In response, the government body claims that the defense's definition of the services that the non-custodial protocol provided is too narrow and that it ignores "the actual functioning of the overall service as alleged in the Indictment." These features include a website, a user interface, smart contracts, including the Tornado Cash pools, and a relayer network.

The DOJ sanctioned Tornado Cash in August 2022 on the grounds that it operated as an international money-laundering service facilitating the transfer of illicit and criminal funds.

One year later, the agency charged the platform's co-founders, Roman Storm and Roman Semenov, on three counts: Conspiring to commit money laundering, conspiring to operate an unlicensed money-transmitting business, and conspiring to violate the International Emergency Economic Power Act (U.S. sanctions).

While Semenov is at large, Storm has been moving mountains to be free of the charges brought against him. He has not been alone.
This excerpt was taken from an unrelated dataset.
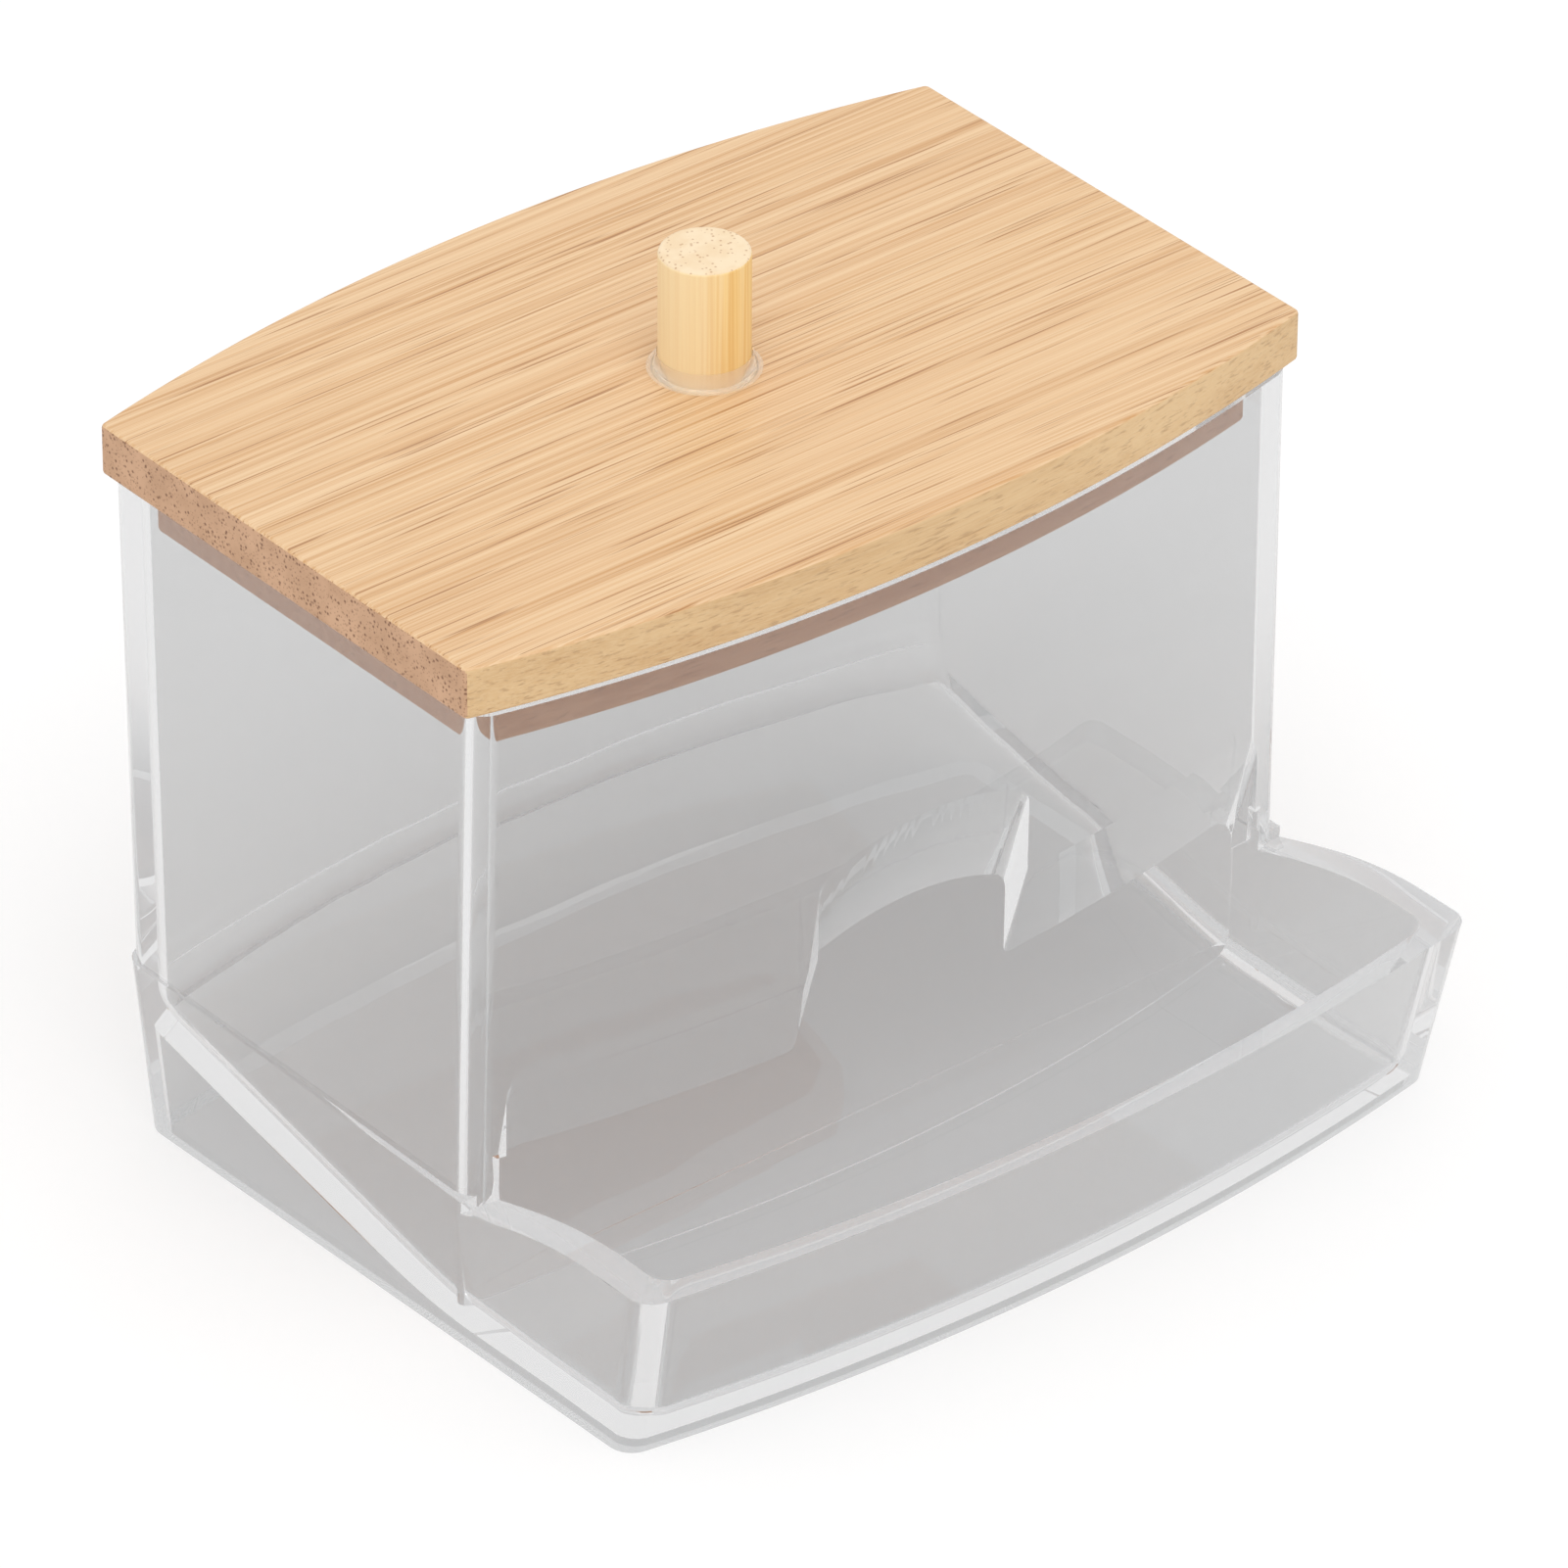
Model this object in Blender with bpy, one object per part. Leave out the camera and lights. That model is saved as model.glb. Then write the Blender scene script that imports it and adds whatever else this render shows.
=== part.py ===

In January, activist group JusticeDAO launched a campaign to help fund the developer's legal defense ahead of the court trial scheduled for September 2024. The group claims the criminal charges brought against the co-founders are an attack on the right to publish code and the right to financial privacy, thereby representing a defining moment for the regulation of crypto and blockchain-based products and services in the country.

Industry leaders and privacy advocates have shown support for the narrative of Storm's defense.

NSA whistleblower Edward Snowden has pleaded with his social media followers to support the cause, Ethereum co-founder Vitalik Buterin has donated to it, and crypto-exchange Coinbase has publicly and financially defined itself as one of its key supporters. Co-founder of Bankless, Ryan Sean Adams, has called the case a "battle for our fundamental freedom to write software and keep our data private."

According to the DOJ, the rhetoric about financial privacy on the blockchain is not relevant since "nothing in this case indicates that cryptocurrency mixing services themselves are illegal." The process, says the agency, solely suggests that crypto mixers must be subjected to the same regulations as other financial services.

As regards the notion that the legal counts are an attack on freedom of speech, the memo asks the judge to reject the idea that the Tornado Cash co-founders are poster children of blockchain projects' freedom to write code. 

The agency maintains that the case it filed against Storm is not about the writing of open software. The charges, it stated, are against the founders' role in operating a full-fledged money-laundering service of which they were "fully aware of the criminal funds flowing through the Tornado Cash service, and yet continued to operate the Tornado Cash service, facilitate transactions involving criminal proceeds, and reap profits from this conduct."

The crypto community and supporters of Tornado Cash founders were deeply unsatisfied with the updates on the case.

Several criticisms were directed at the government agency, as well as reflections on what the developers did wrong, things that could be improved by the next generation of coders. Amongst the buzz, it was noted that while the country's Securities and Exchange Commission is often criticized for its enforcement actions, the Department of Justice attempting to regulate a new industry with a criminal case creates a hostile legal ground for innovators. This can have a negative impact on the U.S. tech industry as a whole and threaten its international dominance.